> [Material for this task]:
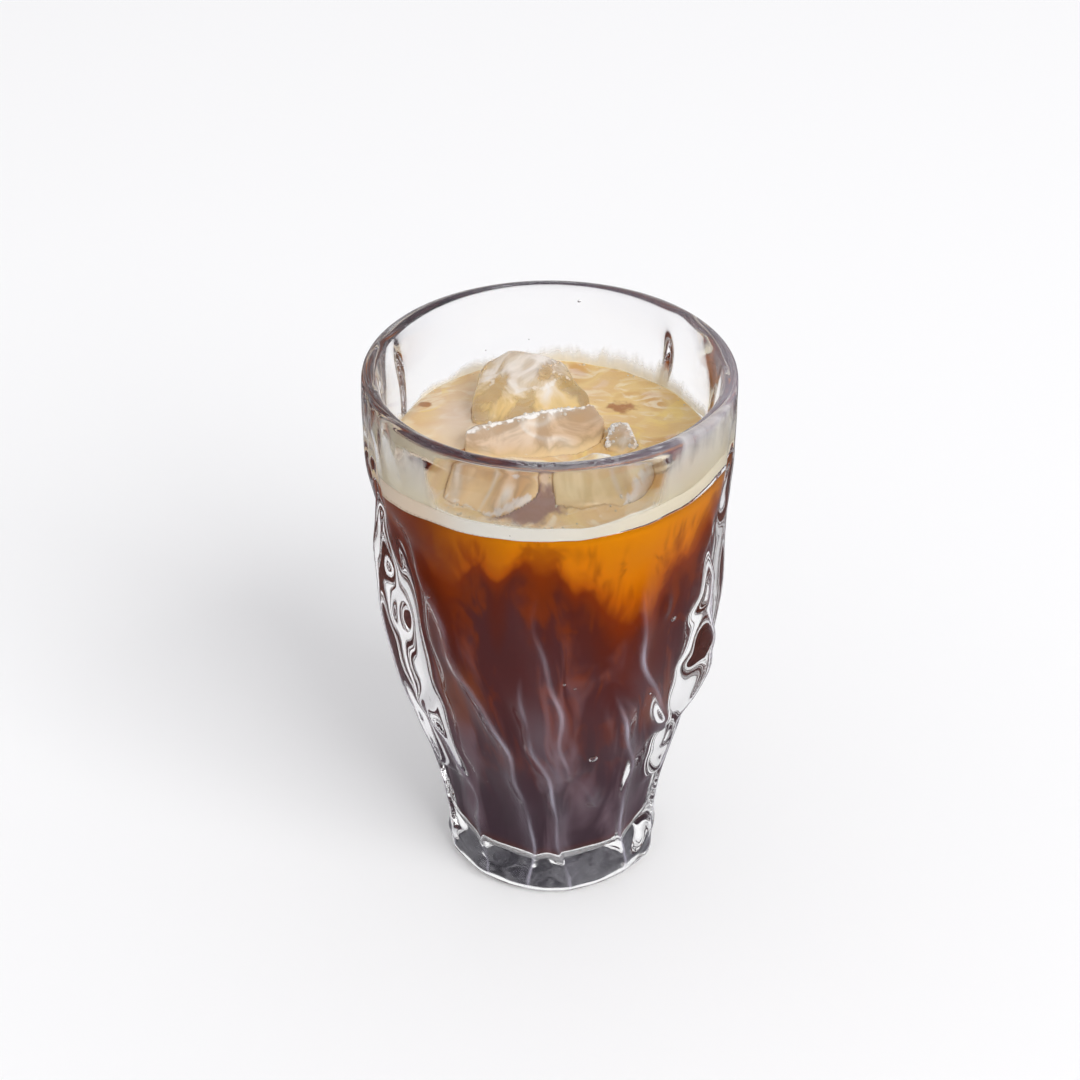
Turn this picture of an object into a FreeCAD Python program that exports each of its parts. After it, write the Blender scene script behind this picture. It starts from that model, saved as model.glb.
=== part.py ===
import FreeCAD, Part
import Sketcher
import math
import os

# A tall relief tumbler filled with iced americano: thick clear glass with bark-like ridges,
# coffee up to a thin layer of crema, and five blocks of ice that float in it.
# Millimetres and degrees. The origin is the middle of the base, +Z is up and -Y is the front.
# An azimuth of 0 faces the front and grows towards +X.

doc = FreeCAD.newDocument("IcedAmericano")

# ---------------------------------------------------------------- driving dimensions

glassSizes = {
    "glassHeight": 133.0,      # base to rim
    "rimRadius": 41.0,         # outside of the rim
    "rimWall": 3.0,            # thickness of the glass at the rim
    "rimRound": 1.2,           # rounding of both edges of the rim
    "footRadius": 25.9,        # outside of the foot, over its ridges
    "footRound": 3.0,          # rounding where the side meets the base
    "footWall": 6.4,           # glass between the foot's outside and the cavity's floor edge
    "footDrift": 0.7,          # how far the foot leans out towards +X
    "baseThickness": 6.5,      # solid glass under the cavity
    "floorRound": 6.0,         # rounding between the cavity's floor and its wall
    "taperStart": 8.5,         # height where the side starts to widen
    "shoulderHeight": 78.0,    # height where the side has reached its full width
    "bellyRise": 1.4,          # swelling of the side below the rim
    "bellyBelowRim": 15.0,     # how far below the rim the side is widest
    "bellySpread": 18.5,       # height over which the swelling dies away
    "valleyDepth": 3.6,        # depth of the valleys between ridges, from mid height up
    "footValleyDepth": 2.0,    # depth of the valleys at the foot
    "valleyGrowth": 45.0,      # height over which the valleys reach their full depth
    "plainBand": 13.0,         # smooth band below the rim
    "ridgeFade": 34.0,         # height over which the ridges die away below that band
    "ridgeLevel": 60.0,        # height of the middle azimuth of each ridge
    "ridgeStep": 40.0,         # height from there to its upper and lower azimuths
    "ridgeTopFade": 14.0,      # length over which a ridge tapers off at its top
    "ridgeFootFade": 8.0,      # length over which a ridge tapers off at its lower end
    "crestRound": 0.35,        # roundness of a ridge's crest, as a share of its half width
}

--

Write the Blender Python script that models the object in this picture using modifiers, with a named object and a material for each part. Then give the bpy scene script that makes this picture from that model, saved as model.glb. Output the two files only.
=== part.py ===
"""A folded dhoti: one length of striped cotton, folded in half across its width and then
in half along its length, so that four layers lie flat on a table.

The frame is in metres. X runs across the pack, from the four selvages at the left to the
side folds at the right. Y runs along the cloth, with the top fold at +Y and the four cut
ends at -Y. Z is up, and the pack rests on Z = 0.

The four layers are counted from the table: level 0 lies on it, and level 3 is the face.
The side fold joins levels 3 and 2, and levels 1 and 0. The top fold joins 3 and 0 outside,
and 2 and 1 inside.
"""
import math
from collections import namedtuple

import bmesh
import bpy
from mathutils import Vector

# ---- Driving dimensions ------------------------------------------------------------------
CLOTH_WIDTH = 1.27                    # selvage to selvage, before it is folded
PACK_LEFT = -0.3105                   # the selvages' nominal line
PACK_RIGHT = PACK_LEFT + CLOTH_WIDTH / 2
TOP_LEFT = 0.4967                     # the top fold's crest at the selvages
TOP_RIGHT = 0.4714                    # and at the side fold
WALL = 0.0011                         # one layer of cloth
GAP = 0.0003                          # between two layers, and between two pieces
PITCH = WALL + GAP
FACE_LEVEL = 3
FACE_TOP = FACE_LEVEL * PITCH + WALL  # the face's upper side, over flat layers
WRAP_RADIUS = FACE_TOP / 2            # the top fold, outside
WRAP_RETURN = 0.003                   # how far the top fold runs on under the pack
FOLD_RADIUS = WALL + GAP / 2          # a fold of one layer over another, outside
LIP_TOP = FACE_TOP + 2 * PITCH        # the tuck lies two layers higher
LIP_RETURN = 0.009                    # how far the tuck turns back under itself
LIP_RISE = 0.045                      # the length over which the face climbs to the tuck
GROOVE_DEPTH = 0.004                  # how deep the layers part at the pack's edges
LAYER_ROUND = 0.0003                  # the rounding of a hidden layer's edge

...

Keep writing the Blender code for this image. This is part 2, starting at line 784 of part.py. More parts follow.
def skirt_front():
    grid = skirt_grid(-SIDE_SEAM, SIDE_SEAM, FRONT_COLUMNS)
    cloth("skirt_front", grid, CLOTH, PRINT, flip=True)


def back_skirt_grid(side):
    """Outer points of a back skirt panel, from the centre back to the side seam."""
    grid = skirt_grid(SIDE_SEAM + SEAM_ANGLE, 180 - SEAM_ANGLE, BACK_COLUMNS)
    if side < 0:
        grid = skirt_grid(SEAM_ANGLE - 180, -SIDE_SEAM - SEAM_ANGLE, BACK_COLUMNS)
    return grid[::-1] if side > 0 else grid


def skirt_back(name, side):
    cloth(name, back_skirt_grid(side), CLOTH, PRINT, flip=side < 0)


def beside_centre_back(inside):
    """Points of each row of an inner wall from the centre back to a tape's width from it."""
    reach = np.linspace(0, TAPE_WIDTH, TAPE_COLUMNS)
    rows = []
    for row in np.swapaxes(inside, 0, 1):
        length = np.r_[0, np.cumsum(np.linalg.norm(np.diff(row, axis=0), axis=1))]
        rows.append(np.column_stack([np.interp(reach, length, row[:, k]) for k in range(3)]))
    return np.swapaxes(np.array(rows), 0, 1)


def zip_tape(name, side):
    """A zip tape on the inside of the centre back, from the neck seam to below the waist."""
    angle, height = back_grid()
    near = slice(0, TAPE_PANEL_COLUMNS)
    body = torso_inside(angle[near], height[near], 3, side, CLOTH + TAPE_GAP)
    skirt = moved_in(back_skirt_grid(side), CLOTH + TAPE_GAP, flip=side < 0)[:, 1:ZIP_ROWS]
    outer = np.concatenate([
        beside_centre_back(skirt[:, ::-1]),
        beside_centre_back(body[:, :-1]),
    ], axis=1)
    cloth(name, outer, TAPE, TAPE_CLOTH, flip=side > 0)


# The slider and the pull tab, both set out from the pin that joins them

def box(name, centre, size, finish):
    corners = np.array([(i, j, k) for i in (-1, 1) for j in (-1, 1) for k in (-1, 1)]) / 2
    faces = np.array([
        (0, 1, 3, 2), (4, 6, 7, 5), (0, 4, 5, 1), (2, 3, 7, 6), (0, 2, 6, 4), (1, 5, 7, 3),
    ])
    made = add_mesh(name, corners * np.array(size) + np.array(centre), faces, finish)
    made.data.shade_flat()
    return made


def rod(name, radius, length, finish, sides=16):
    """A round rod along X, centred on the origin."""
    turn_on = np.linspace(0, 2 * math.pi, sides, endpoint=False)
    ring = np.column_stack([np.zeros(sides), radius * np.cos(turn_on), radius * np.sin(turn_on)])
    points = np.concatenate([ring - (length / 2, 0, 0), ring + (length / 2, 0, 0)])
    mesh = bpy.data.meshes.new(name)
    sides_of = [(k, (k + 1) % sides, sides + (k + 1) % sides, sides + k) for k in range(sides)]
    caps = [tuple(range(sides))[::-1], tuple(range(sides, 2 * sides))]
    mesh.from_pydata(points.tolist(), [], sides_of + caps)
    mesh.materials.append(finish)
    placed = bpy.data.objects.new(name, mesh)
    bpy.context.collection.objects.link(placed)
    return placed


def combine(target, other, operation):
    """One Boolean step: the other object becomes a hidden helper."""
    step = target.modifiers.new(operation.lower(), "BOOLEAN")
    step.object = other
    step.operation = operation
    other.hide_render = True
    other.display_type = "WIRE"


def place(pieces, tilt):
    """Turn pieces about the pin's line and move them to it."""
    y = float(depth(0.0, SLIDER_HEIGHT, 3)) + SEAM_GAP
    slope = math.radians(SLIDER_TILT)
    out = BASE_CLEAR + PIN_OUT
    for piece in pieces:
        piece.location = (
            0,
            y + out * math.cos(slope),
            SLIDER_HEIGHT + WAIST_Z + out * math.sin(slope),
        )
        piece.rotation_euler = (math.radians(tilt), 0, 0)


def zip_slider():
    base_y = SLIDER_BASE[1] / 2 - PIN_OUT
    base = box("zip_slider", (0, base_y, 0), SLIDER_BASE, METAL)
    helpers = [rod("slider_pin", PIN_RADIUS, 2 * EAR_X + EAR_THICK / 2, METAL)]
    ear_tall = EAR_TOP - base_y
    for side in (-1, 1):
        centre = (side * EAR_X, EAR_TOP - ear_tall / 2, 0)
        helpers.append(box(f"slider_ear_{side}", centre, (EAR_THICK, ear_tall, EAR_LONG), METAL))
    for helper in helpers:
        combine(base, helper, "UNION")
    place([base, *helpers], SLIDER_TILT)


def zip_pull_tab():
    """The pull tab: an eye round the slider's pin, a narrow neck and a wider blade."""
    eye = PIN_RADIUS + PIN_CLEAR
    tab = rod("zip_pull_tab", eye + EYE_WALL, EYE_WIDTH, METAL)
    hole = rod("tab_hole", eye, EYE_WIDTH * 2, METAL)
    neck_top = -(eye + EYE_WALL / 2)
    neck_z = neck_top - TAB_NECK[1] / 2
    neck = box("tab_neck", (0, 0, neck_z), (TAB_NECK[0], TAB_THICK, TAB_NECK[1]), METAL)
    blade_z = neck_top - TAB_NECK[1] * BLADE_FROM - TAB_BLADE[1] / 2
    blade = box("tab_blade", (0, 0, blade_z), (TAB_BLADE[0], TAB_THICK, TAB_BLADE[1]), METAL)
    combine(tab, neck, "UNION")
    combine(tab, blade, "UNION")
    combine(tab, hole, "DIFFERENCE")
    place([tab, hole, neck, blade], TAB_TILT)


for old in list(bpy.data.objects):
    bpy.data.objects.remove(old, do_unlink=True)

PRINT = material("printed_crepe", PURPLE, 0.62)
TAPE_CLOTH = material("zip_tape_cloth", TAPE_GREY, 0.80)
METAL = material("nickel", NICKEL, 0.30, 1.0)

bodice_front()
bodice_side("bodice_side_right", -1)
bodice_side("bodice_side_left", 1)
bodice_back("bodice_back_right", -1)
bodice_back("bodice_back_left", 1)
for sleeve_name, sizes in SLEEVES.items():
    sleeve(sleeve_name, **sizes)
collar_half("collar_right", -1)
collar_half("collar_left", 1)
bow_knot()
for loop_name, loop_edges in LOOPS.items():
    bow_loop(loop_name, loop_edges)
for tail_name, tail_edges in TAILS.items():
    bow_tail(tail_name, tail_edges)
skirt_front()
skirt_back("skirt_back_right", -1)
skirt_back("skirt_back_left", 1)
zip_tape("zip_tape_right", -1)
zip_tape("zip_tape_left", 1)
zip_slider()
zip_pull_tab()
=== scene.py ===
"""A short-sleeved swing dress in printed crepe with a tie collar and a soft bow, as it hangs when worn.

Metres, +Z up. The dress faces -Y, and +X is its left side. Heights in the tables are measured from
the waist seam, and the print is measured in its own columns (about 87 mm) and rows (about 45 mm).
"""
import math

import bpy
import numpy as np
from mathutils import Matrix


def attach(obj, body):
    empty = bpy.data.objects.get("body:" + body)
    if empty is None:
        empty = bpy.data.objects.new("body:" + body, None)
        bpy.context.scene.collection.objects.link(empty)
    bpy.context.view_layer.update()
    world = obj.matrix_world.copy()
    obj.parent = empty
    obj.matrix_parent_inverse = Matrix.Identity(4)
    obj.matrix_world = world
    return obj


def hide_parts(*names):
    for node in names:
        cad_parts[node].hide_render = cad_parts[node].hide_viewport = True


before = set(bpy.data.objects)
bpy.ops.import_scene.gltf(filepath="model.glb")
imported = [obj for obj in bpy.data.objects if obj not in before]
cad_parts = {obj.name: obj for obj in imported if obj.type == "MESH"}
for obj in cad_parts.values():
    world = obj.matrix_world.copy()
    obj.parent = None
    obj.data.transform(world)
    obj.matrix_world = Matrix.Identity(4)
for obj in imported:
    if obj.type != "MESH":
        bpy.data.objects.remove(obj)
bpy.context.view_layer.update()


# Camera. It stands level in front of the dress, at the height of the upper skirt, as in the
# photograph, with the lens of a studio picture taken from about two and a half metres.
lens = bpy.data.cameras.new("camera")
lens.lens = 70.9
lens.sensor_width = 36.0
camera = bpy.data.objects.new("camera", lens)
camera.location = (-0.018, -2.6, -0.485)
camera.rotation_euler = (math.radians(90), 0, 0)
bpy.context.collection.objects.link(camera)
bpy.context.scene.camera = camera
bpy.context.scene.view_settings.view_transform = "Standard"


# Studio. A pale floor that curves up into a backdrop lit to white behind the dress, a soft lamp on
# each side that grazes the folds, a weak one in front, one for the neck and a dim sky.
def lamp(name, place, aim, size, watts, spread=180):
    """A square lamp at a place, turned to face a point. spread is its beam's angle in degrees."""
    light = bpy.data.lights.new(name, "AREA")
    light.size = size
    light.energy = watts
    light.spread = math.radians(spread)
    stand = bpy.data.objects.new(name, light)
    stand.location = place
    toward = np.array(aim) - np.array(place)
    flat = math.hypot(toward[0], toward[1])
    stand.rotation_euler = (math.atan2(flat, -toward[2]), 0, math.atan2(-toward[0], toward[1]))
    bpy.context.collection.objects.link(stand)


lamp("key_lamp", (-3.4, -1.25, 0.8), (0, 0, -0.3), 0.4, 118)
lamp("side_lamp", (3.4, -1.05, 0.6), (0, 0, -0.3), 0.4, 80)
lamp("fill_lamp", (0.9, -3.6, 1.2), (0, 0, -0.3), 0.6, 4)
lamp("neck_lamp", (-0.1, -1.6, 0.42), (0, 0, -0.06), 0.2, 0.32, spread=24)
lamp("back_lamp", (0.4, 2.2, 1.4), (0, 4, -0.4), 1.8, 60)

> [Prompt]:
Only the lines from the one containing "bodice_front()" through the one containing "for node in" are to be reproduced, exactly as they appear.

> [Complete response]:
bodice_front()
bodice_side("bodice_side_right", -1)
bodice_side("bodice_side_left", 1)
bodice_back("bodice_back_right", -1)
bodice_back("bodice_back_left", 1)
for sleeve_name, sizes in SLEEVES.items():
    sleeve(sleeve_name, **sizes)
collar_half("collar_right", -1)
collar_half("collar_left", 1)
bow_knot()
for loop_name, loop_edges in LOOPS.items():
    bow_loop(loop_name, loop_edges)
for tail_name, tail_edges in TAILS.items():
    bow_tail(tail_name, tail_edges)
skirt_front()
skirt_back("skirt_back_right", -1)
skirt_back("skirt_back_left", 1)
zip_tape("zip_tape_right", -1)
zip_tape("zip_tape_left", 1)
zip_slider()
zip_pull_tab()
=== scene.py ===
"""A short-sleeved swing dress in printed crepe with a tie collar and a soft bow, as it hangs when worn.

Metres, +Z up. The dress faces -Y, and +X is its left side. Heights in the tables are measured from
the waist seam, and the print is measured in its own columns (about 87 mm) and rows (about 45 mm).
"""
import math

import bpy
import numpy as np
from mathutils import Matrix


def attach(obj, body):
    empty = bpy.data.objects.get("body:" + body)
    if empty is None:
        empty = bpy.data.objects.new("body:" + body, None)
        bpy.context.scene.collection.objects.link(empty)
    bpy.context.view_layer.update()
    world = obj.matrix_world.copy()
    obj.parent = empty
    obj.matrix_parent_inverse = Matrix.Identity(4)
    obj.matrix_world = world
    return obj


def hide_parts(*names):
    for node in names:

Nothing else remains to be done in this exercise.